Monday, September 7, 2009
Naughty Pete, 1913
Naughty Pete was a comic by Charles Forbell that ran in the New York Herald; this strip is from 1913. A lot of the conventions of the comic strip from this time period are evident here: the tall, narrow format (this would have likely taken up an entire page), numbered panels, and flat, two-dimensional staging (before the influence of film began to produce more dramatic angles) all set this squarely in its time. However, Forbell makes some interesting choices here with color and composition.
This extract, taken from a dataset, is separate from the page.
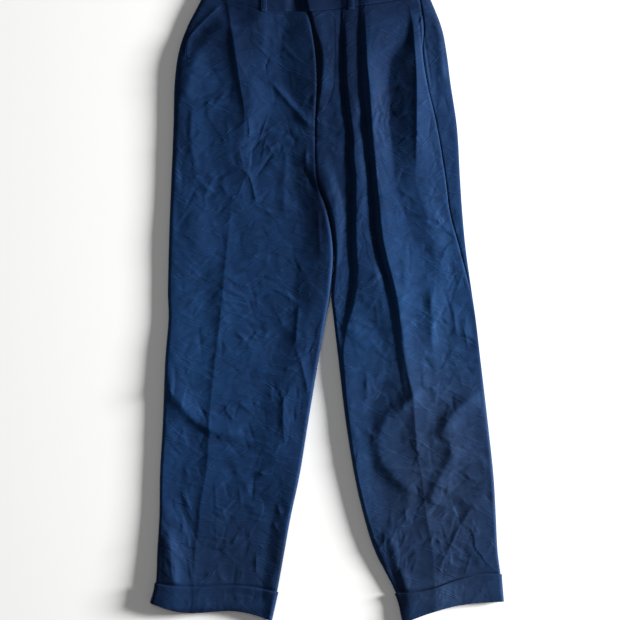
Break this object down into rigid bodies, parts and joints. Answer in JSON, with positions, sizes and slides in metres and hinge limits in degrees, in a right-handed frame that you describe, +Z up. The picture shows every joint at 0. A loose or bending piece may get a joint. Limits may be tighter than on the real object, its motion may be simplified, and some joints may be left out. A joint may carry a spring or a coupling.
{
  "type": "cuffed trousers, laid flat",
  "caption": "Pleated full-length trousers with turned-up cuffs, on-seam side pockets, a fly and belt loops, laid flat on their back.",
  "frame": {"origin": "on the floor, under the middle of the box round the laid-flat trousers", "axes": "+Y towards the waist, +X towards the wearer's left, +Z up from the floor, out of the front"},
  "size_m": [0.6027, 1.1146, 0.0181],
  "materials": {
    "front_twill": "navy cotton twill with a slight sheen, creased",
    "back_twill": "navy cotton twill with a slight sheen, creased",
    "waistband_twill": "navy cotton twill, two layers and stiffening",
    "cuff_twill": "navy cotton twill, turned up and pressed",
    "loop_twill": "navy cotton twill, folded and stitched",
    "shield_twill": "navy cotton twill, two layers",
    "pocketing": "plain thin cotton",
    "zip_metal": "dull brass teeth on cotton tape",
    "hook_metal": "plain nickel-coloured steel plate"
  },
  "bodies": {
    "root": {"front_right": "front_twill", "front_left": "front_twill", "back_right": "back_twill", "back_left": "back_twill", "waistband_right": "waistband_twill", "waistband_left": "waistband_twill", "cuff_right": "cuff_twill", "cuff_left": "cuff_twill", "fly_shield": "shield_twill", "fly_zip": "zip_metal", "waist_hook": "hook_metal", "pocket_right": "pocketing", "pocket_left": "pocketing", "belt_loop_front_right": "loop_twill", "belt_loop_front_left": "loop_twill", "belt_loop_back_right": "loop_twill", "belt_loop_back_left": "loop_twill", "belt_loop_back_centre": "loop_twill"}
  },
  "joints": []
}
Most of the strips of this time were lavishly handcolored (Winsor McCay's Little Nemo being a famous example) and I find it interesting that for whatever reason, Forbell chose to limit his palette to this cream-of-spinach green and red, leaving only the statue and the child white. The writing and story in this strip is pretty thin (and there are a lot of bizarre moments: for example, the father seems to be carrying the statue in like it weighed as much as a coatrack, and once it's unveiled as the Venus the Milo, he decides the best place for it is on the bannister?). But Forbell's composition is here is really cool. It was rare for cartoonists of this time to experiment with slanted panels, and he carefully lays out the page so that Pete's narrative proceeds up a metaphorical and visual staircase of escalating tension, until at its climax the single long panel perfectly conveys the length and speed of his descent. As a single image, the comic actually works better than a lot of McCay's compositions- the color and the big diagonal lend it a unity of form. Hell yeah comics.